Reputation: 2852
I see the documentation in github actions to run a powershell script in a step. I need to increment version number and checkin versions.txt file in GitHub Actions using powershell. Can I accomplish this by running a powershell script from my folder and by using git.exe and powershell commands?
How do I set a variable from powershell script to use the version number in subsequent steps?
Upvotes: 1
Views: 1228
Reputation: 14776
So there are two questions in your question, I will answer in reverse order.
To have one step (for example shell script) set a value for subsequent steps, you can use the special workflow commands which are just done by outputting specially formatted strings to STDOUT.

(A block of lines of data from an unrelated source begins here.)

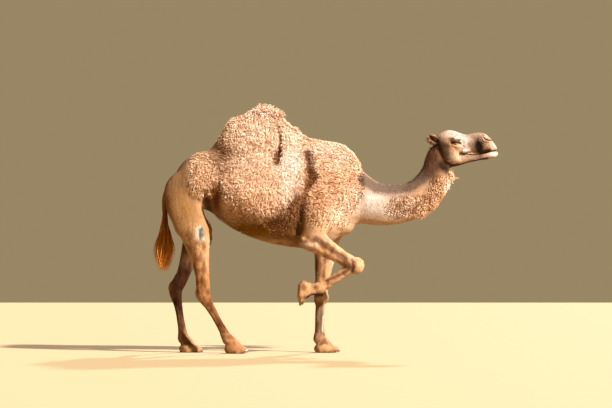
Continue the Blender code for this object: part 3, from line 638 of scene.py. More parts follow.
# %% Markings, painted light and painted shade
SAND = (214, 160, 112)
MARKS_AND_PAINTED_LIGHT = [  # centre, radii, colour, strength, side
    ((-0.50, 1.50), (0.42, 0.46), (252, 206, 170), 0.95, 0),
    ((0.02, 1.40), (0.24, 0.36), (244, 188, 142), 0.9, 0),
    ((-0.60, 1.84), (0.20, 0.14), (256, 224, 200), 0.8, 0),
    ((-0.50, 1.98), (0.20, 0.05), (264, 230, 210), 0.85, 0),
    ((-0.58, 1.64), (0.15, 0.13), (264, 224, 198), 0.8, 0),
    ((-0.55, 1.22), (0.15, 0.07), (256, 206, 168), 0.7, 0),
    # painted highlight on the front of the barrel, which faces the lamp
    ((-0.30, 1.48), (0.085, 0.26), (276, 254, 244), 0.95, 0),
    ((0.07, 1.52), (0.20, 0.08), (252, 210, 176), 0.8, 0),
    ((0.0, 1.63), (0.22, 0.09), (266, 228, 206), 0.85, 0),
    # painted highlight on the lit slope of the hump beside the parting
    ((-0.28, 1.74), (0.07, 0.10), (270, 244, 222), 0.95, 0),
    # painted shade in the hollow behind the shoulder, on the lower front of the barrel and behind the hump
    ((-0.150, 1.42), (0.035, 0.10), (150, 100, 62), 0.75, 0),
    ((-0.240, 1.08), (0.070, 0.15), (130, 90, 54), 0.85, 0),
    ((-0.89, 1.63), (0.13, 0.13), (140, 100, 72), 1.0, 0),
    # painted highlight on the chest, which faces the lamp
    ((0.08, 1.10), (0.08, 0.08), (290, 264, 240), 0.9, 0),
    # painted shade on the rump, which faces away from the lamp
    ((-1.22, 1.44), (0.17, 0.25), (150, 108, 70), 1.0, 0),
    ((-1.01, 1.45), (0.09, 0.15), (248, 200, 156), 0.9, 0),
    # painted shade on the belly, the lower front of the barrel, the fold before the thigh and the thigh
    ((-0.62, 1.00), (0.46, 0.10), (150, 98, 20), 0.9, 0),
    ((-0.22, 1.00), (0.10, 0.14), (130, 84, 34), 0.9, 0),
    ((-0.90, 1.26), (0.07, 0.16), (112, 60, 8), 0.9, 0),
    ((-1.14, 1.12), (0.10, 0.18), (170, 118, 66), 0.9, 0),
    ((0.02, 1.00), (0.12, 0.10), (250, 204, 160), 0.8, -1),
    ((0.44, 1.22), (0.24, 0.12), (244, 222, 208), 0.95, 0),
    ((0.57, 1.23), (0.12, 0.09), (208, 168, 138), 0.8, 0),
    ((0.82, 1.34), (0.10, 0.10), (232, 186, 146), 0.8, 0),
    # painted highlight on the lit bump of the throat, then painted shadow of the jaw on the throat
    ((0.94, 1.43), (0.050, 0.04), (256, 196, 140), 0.95, 0),
    ((0.960, 1.525), (0.08, 0.060), (40, 22, 6), 1.0, 0),
    ((1.00, 1.375), (0.05, 0.060), (276, 250, 228), 0.95, 0),
    # painted shade on the upper neck behind the jaw
    ((0.850, 1.53), (0.07, 0.13), (64, 36, 18), 0.95, 0),
    ((1.06, 1.79), (0.12, 0.05), (256, 226, 208), 0.95, 0),
    # painted shade on the rear of the cheek, under the ear and on the throat below the jaw, then a painted
    # highlight on the middle of the cheek
    ((0.955, 1.65), (0.055, 0.09), (92, 64, 42), 0.95, 0),
    ((0.915, 1.70), (0.035, 0.055), (60, 38, 24), 1.0, 0),
    ((0.97, 1.590), (0.04, 0.035), (92, 62, 38), 0.8, 0),
    ((1.065, 1.600), (0.048, 0.050), (254, 216, 180), 0.95, 0),
    ((1.115, 1.73), (0.05, 0.05), (262, 238, 224), 0.95, 0),
    ((1.20, 1.77), (0.12, 0.03), (198, 166, 146), 0.85, 0),
    ((1.182, 1.700), (0.038, 0.050), (160, 136, 118), 0.9, 0),
    # painted shade over the side of the muzzle
    ((1.248, 1.690), (0.050, 0.074), (30, 17, 11), 1.0, 0),
    ((1.31, 1.765), (0.05, 0.030), (222, 188, 160), 0.9, 0),
    ((1.345, 1.70), (0.045, 0.035), (206, 172, 142), 0.85, 0),
    ((1.375, 1.69), (0.025, 0.04), (240, 222, 200), 0.9, 0),
    ((1.19, 1.604), (0.12, 0.022), (186, 154, 136), 0.9, 0),
    # painted highlight on the bump at the corner of the mouth
    ((1.132, 1.652), (0.028, 0.015), (280, 266, 252), 0.95, 0),
    ((1.38, 1.622), (0.05, 0.018), (274, 264, 246), 1.0, 0),
    ((0.20, 0.80), (0.20, 0.16), (236, 186, 140), 0.8, -1),
    ((0.255, 0.71), (0.028, 0.045), (232, 184, 140), 0.8, -1),
    # the pale sternal pad, painted brighter as a highlight where the light falls
    ((-0.14, 0.880), (0.055, 0.018), (268, 240, 214), 0.9, 0),
    # painted highlight on the lit front edge of the near hind leg
    ((-0.965, 0.88), (0.03, 0.12), (262, 216, 168), 0.8, -1),
    ((0.04, 0.80), (0.05, 0.16), (240, 192, 150), 0.85, 1),
    ((-0.215, 0.50), (0.03, 0.05), (240, 182, 134), 0.9, -1),
    ((-0.03, 0.46), (0.035, 0.05), (210, 176, 144), 0.8, 1),
    ((-0.08, 0.72), (0.05, 0.20), (150, 104, 68), 0.8, 1),
    ((-0.05, 0.25), (0.06, 0.16), (120, 92, 70), 0.9, 1),
    ((-1.02, 0.55), (0.07, 0.14), (164, 110, 56), 0.8, -1),
    ((-0.197, 0.921), (0.034, 0.030), (104, 62, 32), 0.95, -1),
    ((-0.197, 0.921), (0.017, 0.015), (250, 192, 140), 1.0, -1),
    ((-1.05, 0.92), (0.12, 0.20), (206, 156, 106), 0.8, -1),
    ((-0.90, 0.36), (0.14, 0.24), (150, 98, 58), 0.95, -1),
    ((-0.85, 0.24), (0.07, 0.12), (126, 78, 46), 0.8, -1),
    ((-0.76, 0.05), (0.12, 0.06), (180, 122, 78), 0.9, -1),
    ((-0.02, 0.04), (0.12, 0.05), (186, 134, 94), 0.9, 1),
    ((-0.18, 0.45), (0.10, 0.10), (196, 146, 100), 0.8, -1),
    # painted shade over the far hind leg
    ((-1.18, 0.50), (0.16, 0.42), (62, 30, 8), 0.95, 1),
    ((-1.33, 1.05), (0.06, 0.26), (122, 72, 10), 0.95, 0),
]
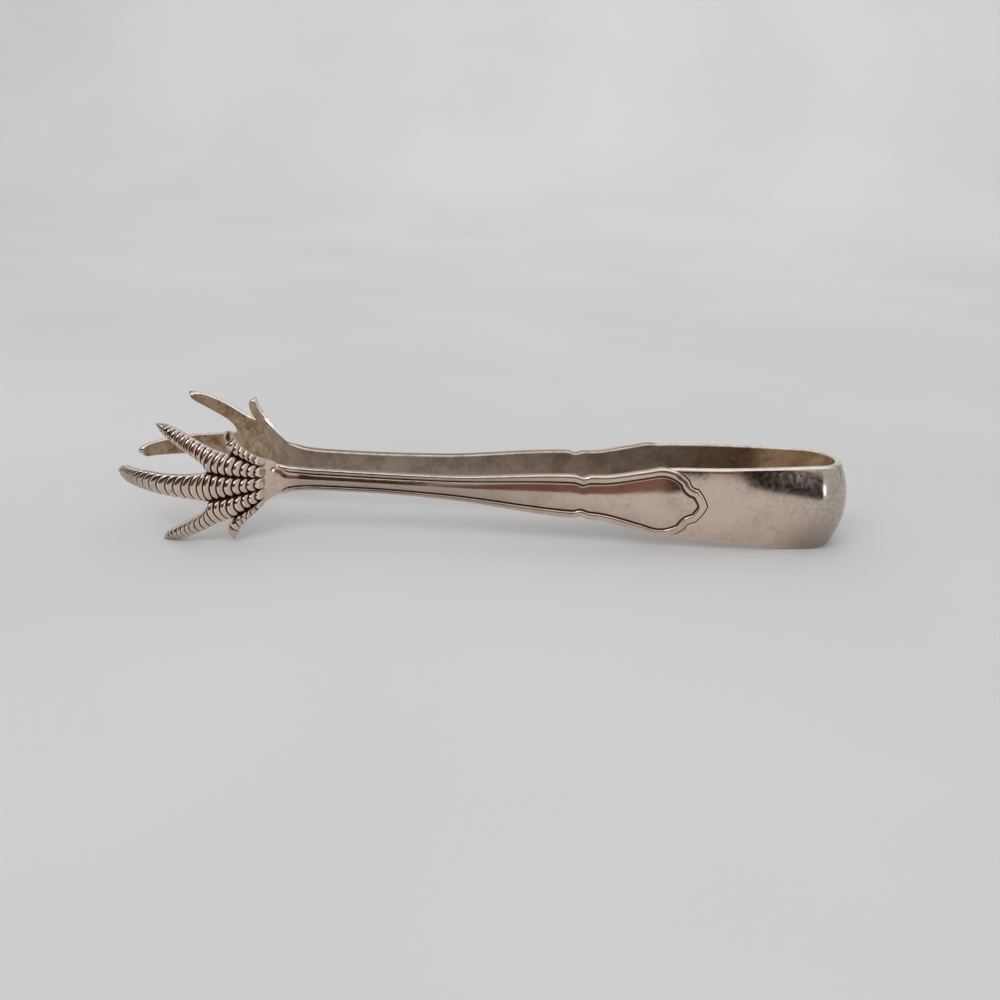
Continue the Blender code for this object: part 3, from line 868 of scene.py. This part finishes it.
def make_claw():
    toes = toe_edges()
    per_ring = len(row_phases)

    def ring_at(row):
        if row < smooth_rows:
            return row / smooth_rows - 1
        row -= smooth_rows
        return row // per_ring + row_phases[row % per_ring]

    def share_at(column):
        return 0.5 - 0.5 * math.cos(math.pi * column / toe_columns)

    def plan(toe, row, column):
        """Place of a point in the plan. The nails are rounded off."""
        rings, upper, _, lower, _ = toes[toe]
        ring = ring_at(row)
        top, bottom = upper(ring), lower(ring)
        middle = top.lerp(bottom, 0.5)
        full = 1 - (1 - min(rings - ring, 1.0)) ** nail_squareness
        rounding = nail_end_share + (1 - nail_end_share) * full ** (1 / nail_squareness)
        return middle + (top.lerp(bottom, share_at(column)) - middle) * rounding

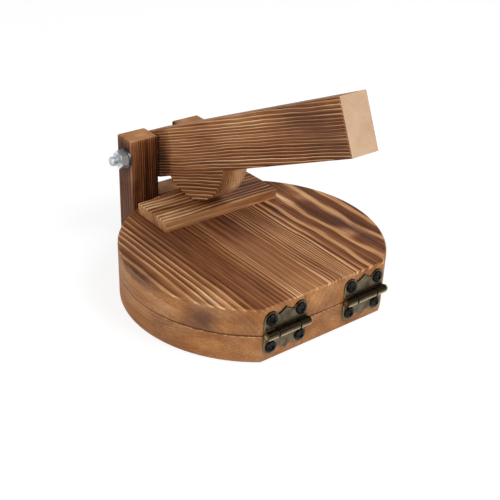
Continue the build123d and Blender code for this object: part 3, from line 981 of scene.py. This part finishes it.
# A studio with pale walls and a darker ceiling, by the height of the direction.
world = bpy.data.worlds.new("studio")
bpy.context.scene.world = world
world.use_nodes = True
node = partial(add, world.node_tree)
height = node("SeparateXYZ", {"Vector": node("TexCoord").outputs["Generated"]}).outputs["Z"]
walls = [(0.0, grey(1.0)), (0.3, grey(1.0)), (0.6, grey(0.4)), (1.0, grey(0.25))]
sky = node("ValToRGB", {"Fac": height}, stops=walls)
world.node_tree.links.new(sky.outputs[0], world.node_tree.nodes["Background"].inputs["Color"])


def softbox(name, place, target, size, power):
    """A square area lamp that faces its target. Places are metres."""
    lamp = bpy.data.lights.new(name, "AREA")
    lamp.size = size
    lamp.energy = power
    holder = bpy.data.objects.new(name, lamp)
    bpy.context.scene.collection.objects.link(holder)
    holder.location = place
    holder.rotation_euler = (Vector(target) - Vector(place)).to_track_quat("-Z", "Y").to_euler()


softbox("key", (0.35, -0.65, 0.95), (0.0, 0.0, 0.03), 0.6, 7.0)
softbox("fill", (-0.9, -0.3, 0.6), (0.0, 0.0, 0.03), 0.7, 3.0)

# The camera stands where the photograph's perspective puts it: its focal length, the point that it
# looks at and its distance from it in millimetres, and its angles in degrees. The roll is the tilt
# of the picture.
FOCAL_LENGTH = 65.382
TARGET = (-1.297, 0.003, 23.778)
DISTANCE = 513.361
AZIMUTH = -38.8051
ELEVATION = 29.606
ROLL = 2.2208

camera = bpy.data.objects.new("camera", bpy.data.cameras.new("camera"))
bpy.context.scene.collection.objects.link(camera)
bpy.context.scene.camera = camera
camera.data.sensor_width = 36.0
camera.data.lens = FOCAL_LENGTH
camera.data.clip_start = 0.01
azimuth, elevation, roll = (math.radians(angle) for angle in (AZIMUTH, ELEVATION, ROLL))
back = Vector(
    (
        math.sin(azimuth) * math.cos(elevation),
        -math.cos(azimuth) * math.cos(elevation),
        math.sin(elevation),
    )
)
right = (-back).cross(Vector((0, 0, 1))).normalized()
up = right.cross(-back)
axes = Matrix(
    (
        right * math.cos(roll) + up * math.sin(roll),
        up * math.cos(roll) - right * math.sin(roll),
        back,
    )
).transposed()
camera.location = (Vector(TARGET) + back * DISTANCE) * MM
camera.rotation_euler = axes.to_euler()

bpy.context.scene.view_settings.view_transform = "Standard"
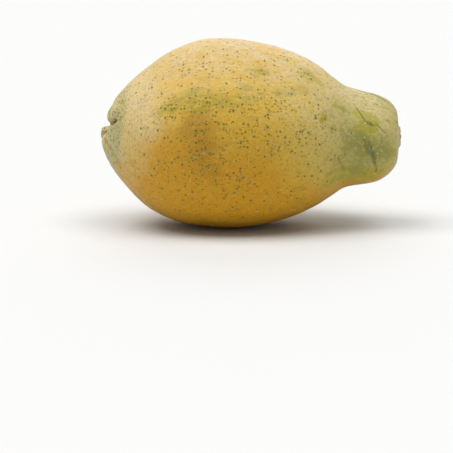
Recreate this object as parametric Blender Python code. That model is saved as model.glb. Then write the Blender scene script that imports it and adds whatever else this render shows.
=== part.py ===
"""A ripe papaya lying on its side: one solid, its navel towards -X and its stem end towards +X.

The skin is a sphere whose rows follow an outline from the navel to the stem scar. Five folds meet at
the navel, and the belly has five broad ridges in line with them. The fruit lies on a small flat spot.
"""

import math

import bmesh
import bpy
import numpy as np
from mathutils import Matrix, Vector

MM = 0.001

# Outline from the middle of the navel to the middle of the stem scar, in millimetres: the distance
# along the fruit, and the radius there.
NAVEL_FLOOR = [(9.0, 0.0), (7.2, 2.2)]
NAVEL_LIPS = [(3.2, 4.2), (1.4, 7.4), (2.2, 12.0)]
BELLY = [(6.8, 19.6), (14.8, 29.4), (25.4, 39.4), (39.5, 48.1), (56.0, 53.3), (75.0, 54.6), (94.0, 52.3)]
TAPER = [(111.0, 47.5), (124.5, 41.0), (134.0, 34.3), (141.0, 29.7)]
NECK = [(150.0, 27.4), (159.5, 25.3), (166.4, 21.5), (170.4, 16.6)]
STEM_FACE = [(171.6, 12.2), (171.3, 9.0)]
STEM_SCAR = [(172.6, 6.4), (173.6, 5.0), (174.0, 0.0)]
OUTLINE = NAVEL_FLOOR + NAVEL_LIPS + BELLY + TAPER + NECK + STEM_FACE + STEM_SCAR

# The long axis isn't straight: its height at every 20 mm, from the navel end.
AXIS_HEIGHTS = [2.2, -1.2, -1.2, 0.1, -0.3, -0.5, -0.6, -1.2, -1.9, -0.6]
AXIS_STEP = 20.0

# Five ridges, and in line with them the folds that meet at the navel, with a lobe between each two.
# Angles go round the long axis: 0 is the front (-Y), 90 the top.
FOLD_ANGLES_DEG = [20.0, 91.0, 184.0, 243.0, 308.0]
RIDGE_SHARE = 0.022
RIDGE_SHARE_NECK = 0.008
RIDGE_STARTS, RIDGE_FULL = 18.0, 45.0
NECK_STARTS, NECK_FULL = 112.0, 146.0
FOLD_DEPTH = 4.6
FOLD_FADES_FROM, FOLD_ENDS = 8.5, 20.0
FOLD_NARROWS_TO = 6.0

# How much further than the others each lobe reaches past the navel, from the lobe above the first fold.
LOBE_REACHES = [0.2, -2.3, 0.3, -0.3, -1.5]
LOBE_REACH_FADES_FROM, LOBE_REACH_ENDS = 8.0, 22.0

# The navel is turned a little towards the front and upwards, about a hinge inside the rounded end.
NAVEL_TILT_DEG = 16.0
NAVEL_TILT_TOWARDS_DEG = 52.0
NAVEL_HINGE_DEPTH = 19.0
NAVEL_TILT_ENDS = 20.0

FLAT_DEPTH = 0.8

COLUMNS = 80
ROWS_PER_POINT = 2
SKIN_COLOUR = (0.68, 0.42, 0.09, 1.0)
SKIN_ROUGHNESS = 0.45


def smooth(value, low, high):
    """0 up to low, 1 from high, and an S-curve between them."""
    share = np.clip((value - low) / (high - low), 0.0, 1.0)
    return share * share * (3.0 - 2.0 * share)


def curve(points, step):
    """A smooth curve through the points, read at fractional point numbers."""
    last = len(points) - 3
    i = np.clip(step.astype(int), 0, last - 1)
    share = step - i
    a, b, c, d = (points[i + k].T for k in range(4))
    line = 2.0 * b + (c - a) * share
    bend = (2.0 * a - 5.0 * b + 4.0 * c - d) * share**2
    twist = (3.0 * b - a - 3.0 * c + d) * share**3
    return 0.5 * (line + bend + twist)


def outline(step):
    """The outline at fractional point numbers, as (along, radius)."""
    navel_side = (OUTLINE[1][0], -OUTLINE[1][1])
    stem_side = (OUTLINE[-2][0], -OUTLINE[-2][1])
    return curve(np.array([navel_side] + OUTLINE + [stem_side]), step)


def axis_height(along):
    """How far the long axis is above its straight line."""
    heights = AXIS_HEIGHTS[:1] + AXIS_HEIGHTS + AXIS_HEIGHTS[-1:]
    return curve(np.array(heights), along / AXIS_STEP)


def ridge_share(along):
    """How far the ridges stand out, as a share of the radius."""
    belly = RIDGE_SHARE * smooth(along, RIDGE_STARTS, RIDGE_FULL)
    return belly + (RIDGE_SHARE_NECK - RIDGE_SHARE) * smooth(along, NECK_STARTS, NECK_FULL)


def fold_depth(step, radius, turn):
    """How deep the skin is folded in at the navel: sharp creases between full lobes."""
    at_navel = step < len(NAVEL_FLOOR + NAVEL_LIPS + BELLY)
    fade = smooth(radius, FOLD_FADES_FROM, FOLD_ENDS)
    depth = FOLD_DEPTH * smooth(radius, 0.0, 3.0) * (1.0 - fade) * at_navel
    crease = 1.0 - np.abs(np.sin(math.pi * turn))
    return depth * crease ** (1.0 + (FOLD_NARROWS_TO - 1.0) * fade)


def lobe_reach(step, radius, turn):
    """How far each lobe is pushed out past the navel."""
    at_navel = step < len(NAVEL_FLOOR + NAVEL_LIPS + BELLY)
    fade = 1.0 - smooth(radius, LOBE_REACH_FADES_FROM, LOBE_REACH_ENDS)
    reach = 0.0
    for lobe, most in enumerate(LOBE_REACHES):
        away = np.abs(np.remainder(turn - lobe - 0.5 + 2.5, 5.0) - 2.5)
        reach = reach + most * (1.0 - smooth(away, 0.0, 1.0))
    return reach * fade * at_navel


def tilt_navel(points, along):
    """Turns the rows near the navel about a hinge inside the fruit."""
    towards = math.radians(NAVEL_TILT_TOWARDS_DEG)
    up = np.array((0.0, -math.cos(towards), math.sin(towards)))
    tilt = math.radians(NAVEL_TILT_DEG) * (1.0 - smooth(along, 0.0, NAVEL_TILT_ENDS))
    behind = points[:, 0] - along - NAVEL_HINGE_DEPTH
    above = points @ up
    turned_x = behind * np.cos(tilt) + above * np.sin(tilt)
    turned_up = above * np.cos(tilt) - behind * np.sin(tilt)
    turned = points + np.outer(turned_up - above, up)
    turned[:, 0] = along + NAVEL_HINGE_DEPTH + turned_x
    return turned


def skin_points(step, turn):
    """Points of the skin, in millimetres.

    step is a fractional point number of the outline. turn goes round the fruit, and is a whole number
    from 0 to 5 at each fold.
    """
    folds = FOLD_ANGLES_DEG + [FOLD_ANGLES_DEG[0] + 360.0]
    around = np.radians(np.interp(turn, range(len(folds)), folds))
    along, radius = outline(step)
    after = outline(np.minimum(step + 0.01, len(OUTLINE) - 1))
    before = outline(np.maximum(step - 0.01, 0.0))
    run, rise = (after - before) / np.linalg.norm(after - before, axis=0)
    fold = fold_depth(step, radius, turn)
    x = along + rise * fold - lobe_reach(step, radius, turn)
    r = radius * (1.0 + ridge_share(along) * np.cos(math.tau * turn)) - run * fold
    points = np.stack([x, -r * np.cos(around), r * np.sin(around)], axis=1)
    points = tilt_navel(points, along)
    points[:, 2] += axis_height(along)
    return points


def clear_scene():
    """Removes every object of the startup scene."""
    for obj in list(bpy.data.objects):
        bpy.data.objects.remove(obj)


def skin_material():
    """The skin's plain colour and gloss."""
    material = bpy.data.materials.new("papaya_skin")
    material.use_nodes = True
    shader = material.node_tree.nodes["Principled BSDF"]
    shader.inputs["Base Color"].default_value = SKIN_COLOUR
    shader.inputs["Roughness"].default_value = SKIN_ROUGHNESS
    shader.inputs["Metallic"].default_value = 0.0
    return material


def shape_skin(fruit):
    """Lays the rows of a sphere along the outline, from the navel to the stem scar."""
    last = len(OUTLINE) - 1
    bmesh.ops.create_uvsphere(fruit, u_segments=COLUMNS, v_segments=last * ROWS_PER_POINT, radius=1.0)
    ball = np.array([vertex.co[:] for vertex in fruit.verts])
    step = np.arccos(np.clip(ball[:, 2], -1.0, 1.0)) / math.pi * last
    turn = np.remainder(np.arctan2(ball[:, 1], ball[:, 0]) / math.tau, 1.0) * 5.0
    for vertex, point in zip(fruit.verts, skin_points(step, turn)):
        vertex.co = Vector(point) * MM


def press_flat_spot(fruit):
    """Cuts the underside level, and closes the cut with one flat face."""
    floor = min(vertex.co.z for vertex in fruit.verts) + FLAT_DEPTH * MM
    whole = fruit.verts[:] + fruit.edges[:] + fruit.faces[:]
    cut = bmesh.ops.bisect_plane(
        fruit, geom=whole, plane_co=(0.0, 0.0, floor), plane_no=(0.0, 0.0, -1.0), clear_outer=True
    )
    rim = [item for item in cut["geom_cut"] if isinstance(item, bmesh.types.BMEdge)]
    bmesh.ops.edgenet_fill(fruit, edges=rim)
    bmesh.ops.recalc_face_normals(fruit, faces=fruit.faces[:])


def centre_on_floor(fruit):
    """Moves the fruit so that the middle of the underside of its bounding box is at the origin."""
    low = Vector(min(vertex.co[k] for vertex in fruit.verts) for k in range(3))
    high = Vector(max(vertex.co[k] for vertex in fruit.verts) for k in range(3))
    middle = (low + high) / 2.0
    fruit.transform(Matrix.Translation((-middle.x, -middle.y, -low.z)))


def build_papaya(collection):
    """The whole fruit as one object."""
    fruit = bmesh.new()
    shape_skin(fruit)
    press_flat_spot(fruit)
    centre_on_floor(fruit)
    mesh = bpy.data.meshes.new("papaya")
    fruit.to_mesh(mesh)
    fruit.free()
    mesh.materials.append(skin_material())
    mesh.shade_smooth()
    mesh.set_sharp_from_angle(angle=math.radians(40.0))
    papaya = bpy.data.objects.new("papaya", mesh)
    collection.objects.link(papaya)


def main():
    clear_scene()
    collection = bpy.data.collections.new("papaya")
    bpy.context.scene.collection.children.link(collection)
    build_papaya(collection)


main()
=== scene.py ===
"""The look of the papaya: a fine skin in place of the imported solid, its marks, and the studio."""

import math

import bmesh
import bpy
import numpy as np
from mathutils import Matrix, Vector


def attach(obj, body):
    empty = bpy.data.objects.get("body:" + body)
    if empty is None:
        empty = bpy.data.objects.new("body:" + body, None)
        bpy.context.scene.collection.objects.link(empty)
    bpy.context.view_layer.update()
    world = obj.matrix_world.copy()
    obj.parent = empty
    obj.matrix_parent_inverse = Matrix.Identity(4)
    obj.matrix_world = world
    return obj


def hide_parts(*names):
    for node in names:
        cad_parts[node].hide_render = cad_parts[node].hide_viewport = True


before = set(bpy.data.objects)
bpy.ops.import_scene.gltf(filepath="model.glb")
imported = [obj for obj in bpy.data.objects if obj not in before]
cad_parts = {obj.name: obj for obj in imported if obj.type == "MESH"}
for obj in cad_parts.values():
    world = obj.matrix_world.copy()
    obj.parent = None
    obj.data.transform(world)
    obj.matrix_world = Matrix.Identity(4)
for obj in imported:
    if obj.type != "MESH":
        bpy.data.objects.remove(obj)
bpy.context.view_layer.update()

MM = 0.001
# The mix node's sockets for colours, which have the names of other sockets too
MIX_FIRST, MIX_SECOND, MIX_RESULT = 6, 7, 2

# Camera and studio, in metres
CAMERA_DISTANCE = 1.0
CAMERA_ELEVATION_DEG = 8.0
CAMERA_LENS = 137.0
CAMERA_SENSOR = 36.0
CAMERA_SEES_TO = 50.0
FRUIT_CENTRE = Vector((0.0, 0.0, 0.0528))
AIM_RIGHT, AIM_UP = -0.0139, -0.053
FLOOR_HALF_WIDTH = 12.0
FLOOR_COLOUR = (0.72, 0.72, 0.715)
FLOOR_ROUGHNESS = 0.9
FLOOR_SHEEN = 0.2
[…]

In your case, are looking for Setting an Output Parameter:
echo "::set-output name=version::1.2.3"
Which can then be read by subsequent steps, like this (for example):
env:
VERSION: ${{ steps.the-other-step-id.outputs.version }}
As for having GitHub actions modify code and then check it in, I would strongly advise against it as it will a) complicate your workflow, b) might create "workflow loops", where actions-originated checkins trigger this/other workflows.
For version tagging, I suggest you use tags as it is the almost universally accepted way to mark versions in source control. You might want to have a local script that both tags and updates your version.txt, and then your workflow just reads the file or the tag.